In 2006, Davis, et al. showed that the increasing volatility trend was actually unique to public firms (that paper also cites the studies that originally found and explored the trend among public firms). Once you look at the entire universe of US firms, public and private, you see an opposite trend, one that I've discussed many times and done some research on with coauthors: declining volatility. So the mystery was actually: why are public firms becoming more volatile while private firms are becoming less volatile?

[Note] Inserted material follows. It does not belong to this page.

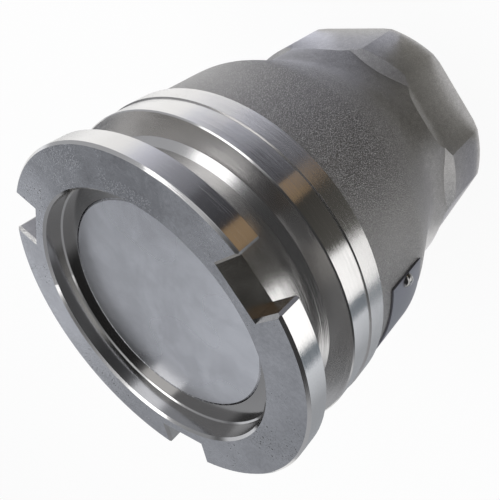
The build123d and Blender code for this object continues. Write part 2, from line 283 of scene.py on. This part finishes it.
class Finish(Tree):
    """A material for one finish."""

    def __init__(self, name, metal=1.0):
        self.material = bpy.data.materials.new(name)
        self.material.use_nodes = True
        super().__init__(self.material.node_tree)
        self.surface = self.tree.nodes["Principled BSDF"]
        self.set("Metallic", metal)

    def set(self, socket, item):
        plug(self.tree, self.surface.inputs[socket], item)

    def tones(self, mask, shade, low, high):
        """Base colour between two tones of one shade."""
        self.set("Base Color", self.blend(mask, scaled(shade, low), scaled(shade, high)))

    def bump(self, *layers):
        """Stacks bump layers of (height, strength, distance in metres)."""
        normal = None
        for height, strength, distance in layers:
            inputs = {"Height": height, "Strength": strength, "Distance": distance}
            if normal is not None:
                inputs["Normal"] = normal
            normal = self.node("ShaderNodeBump", inputs=inputs)
        self.set("Normal", normal)


def settings():
    return bpy.context.scene


def cast_finish():
    """Shot-blasted casting skin: sparkling grain on the barrel, smoother and mottled below it."""
    skin = settings().coupling_finish
    zones = settings().coupling_zones
    f = Finish("cast_stainless_skin")
    height = f.parts(f.place())[2]
    rough_zone = height.smooth(zones.smooth_below, zones.grainy_above)
    grain = 1.0 - f.cells(3400).smooth(0.0, 0.62)
    coarse = f.noise(2300, 2.0, 0.6)
    mottle = f.noise(420, 3.0, 0.6)
    stain = f.noise(38, 3.0, 0.55)
    speckle = (grain * 0.5 + coarse * 0.5).smooth(0.34, 0.66)
    soft = 0.5 + (mottle - 0.5) * 0.5 + (speckle - 0.5) * 0.55
    spread = speckle * rough_zone + soft * (1.0 - rough_zone)
    shade = f.blend(spread, scaled(skin.cast_steel, 0.50), scaled(skin.cast_steel, 1.60))
    f.set("Base Color", f.blend(stain.smooth(0.3, 0.75) * 0.35, shade, scaled(skin.cast_steel, 0.85)))
    f.set("Roughness", 0.33 + stain * 0.10 + (grain * 0.08 + 0.07) * rough_zone)
    fade = 0.25 + rough_zone * 0.75
    f.bump((coarse * fade, 0.8, 0.00022), (grain * fade, 1.0, 0.00016))
    return f.material


def turned_finish(name, shade, rough, groove, ripple):
    """Lathe-turned steel: fine grooves round the axis."""
    f = Finish(name)
    fine = f.noise(1.0, 2.0, 0.6, f.lathe(30, 9000))
    wide = f.noise(1.0, 2.0, 0.5, f.lathe(12, 1400))
    haze = f.noise(55, 3.0, 0.6)
    f.tones(haze.smooth(0.35, 0.7) * 0.25, shade, 1.0, 0.82)
    f.set("Roughness", rough + haze * 0.10 + (fine - 0.5) * 0.06)
    f.bump((fine, groove, 0.00004), (wide, ripple, 0.00006))
    return f.material


def faced_finish():
    """The mating face: faced steel, mottled, with small dark casting pits and a few fine scratches."""
    skin = settings().coupling_finish
    f = Finish("faced_stainless")
    fine = f.noise(1.0, 2.0, 0.6, f.lathe(40, 5200))
    cloud = f.noise(60, 4.0, 0.6)
    mottle = f.noise(900, 3.0, 0.65)
    where = f.noise(45, 3.0, 0.6).smooth(0.46, 0.66)
    spots = 1.0 - (f.cells(560) + f.noise(1400) * 0.2).smooth(0.22, 0.34)
    dots = 1.0 - f.cells(1700).smooth(0.14, 0.34)
    pits = (spots * where + dots * (where * 0.9 + 0.1)).math("MINIMUM", 1.0)
    stretched = f.node("ShaderNodeMapping", inputs={
        "Vector": f.place(), "Rotation": (0.0, 0.0, 0.7), "Scale": (60.0, 1500.0, 60.0),
    })
    scratch = 1.0 - f.noise(1.0, 2.0, 0.5, stretched).smooth(0.20, 0.28)
    tone = cloud.smooth(0.3, 0.7) * 0.6 + mottle.smooth(0.3, 0.7) * 0.4
    shade = f.blend(tone, scaled(skin.satin_steel, 0.60), scaled(skin.satin_steel, 0.86))
    worn = f.blend(pits * 0.85, shade, skin.pit)
    f.set("Base Color", f.blend(scratch * 0.5, worn, scaled(skin.satin_steel, 0.55)))
    f.set("Roughness", 0.20 + cloud * 0.07 + pits * 0.2)
    f.bump((fine, 0.3, 0.00005), (mottle, 0.08, 0.00004), (1.0 - pits, 0.5, 0.00008))
    return f.material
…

Fast forward to today. In a new working paper (preliminary and incomplete), coauthors and I show that the trend of increasing volatility among public firms appears to have reversed. Here are data from Compustat*:

Compustat data (non-confidential)
Click for larger image

Employment volatility shows a pretty clear reversal starting in the early 2000s, while sales volatility appears to level off. However, sales variables are very sensitive to, e.g., industry-specific prices and other stuff, and we show in the paper that if industry effects are removed sales volatility also declines in the post-2000 period. To my knowledge, this trend reversal among public firms is a new fact. Some readers might also find the relationship between sales and employment volatility over time interesting.

So we can add publicly traded firms to the list of business types that are experiencing declining churn and volatility.

*The volatility measure used here is the "modified Comin" measure discussed in Davis, et al. (2006). Basically think of the standard deviation of a firm's growth rates over a 10-year period, but modified to better use endpoints. The aggregate measure is just an activity-weighted average of the firm measures.